Nevertheless, for many people the convenience of going cashless, like using smartphones for direct purchases, trumps the need for privacy. Banks and credit card companies capitalize on this perceived convenience. Less foot traffic to banks means less staff to pay, and some banks even penalize you for making in-person transactions by imposing a teller fee.

Of course, people who venture online relinquish their privacy. Online behavior is tracked so that ads fit profiles. Now credit card companies are developing a technology that monitors card transactions in brick-and-mortar stores so that they can target users online. Swipe a card at a fast food chain and expect a fitness club ad to pop up on a website.

Google’s company credo used to be “Do no evil.” But today, it tracks IP addresses, stores every search people make, and is guilty of some serious privacy breaches.

Last year, a privacy official in Germany confiscated the vehicle hard drives from Google’s “Street View” program.
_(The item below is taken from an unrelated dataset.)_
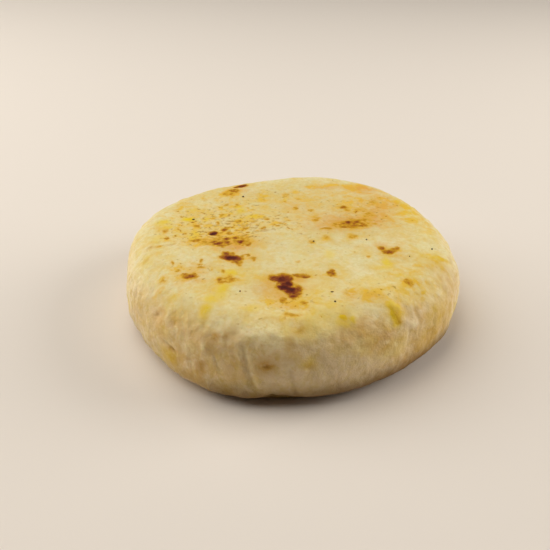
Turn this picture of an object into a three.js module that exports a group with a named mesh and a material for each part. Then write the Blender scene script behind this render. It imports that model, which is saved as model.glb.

In addition to taking 360-degree photos of houses, they were downloading sensitive data, including emails and passwords from open WiFi networks.

Then there is the under-construction Utah Data Center, more formally known as the First Intelligence Community Comprehensive National Cyber-security Initiative Data Center. It will have 1 million square feet of more technology and data storage than one can begin to imagine, and the exact purpose of it is still not clear.

But many people continue to brush these issues off with, “I have nothing to hide, so why should I care?”

Daniel J. Solove, research professor of law at George Washington University, addresses this in his book “Nothing to Hide: The False Tradeoff Between Privacy and Security.” He notes that the “nothing to hide argument” stems from a faulty premise that privacy is about hiding a wrong. Yet surveillance can inhibit such lawful activities as free speech, free association and other First Amendment rights essential for democracy.

Regardless of where you stand on the issue of security versus privacy, remember that better informed people can make better choices to protect their privacy. For starters, there is a search engine that uses Google technology, but does not record an IP address or keep any records of searches. And there are free applications to block those unwanted and intrusive Web ads.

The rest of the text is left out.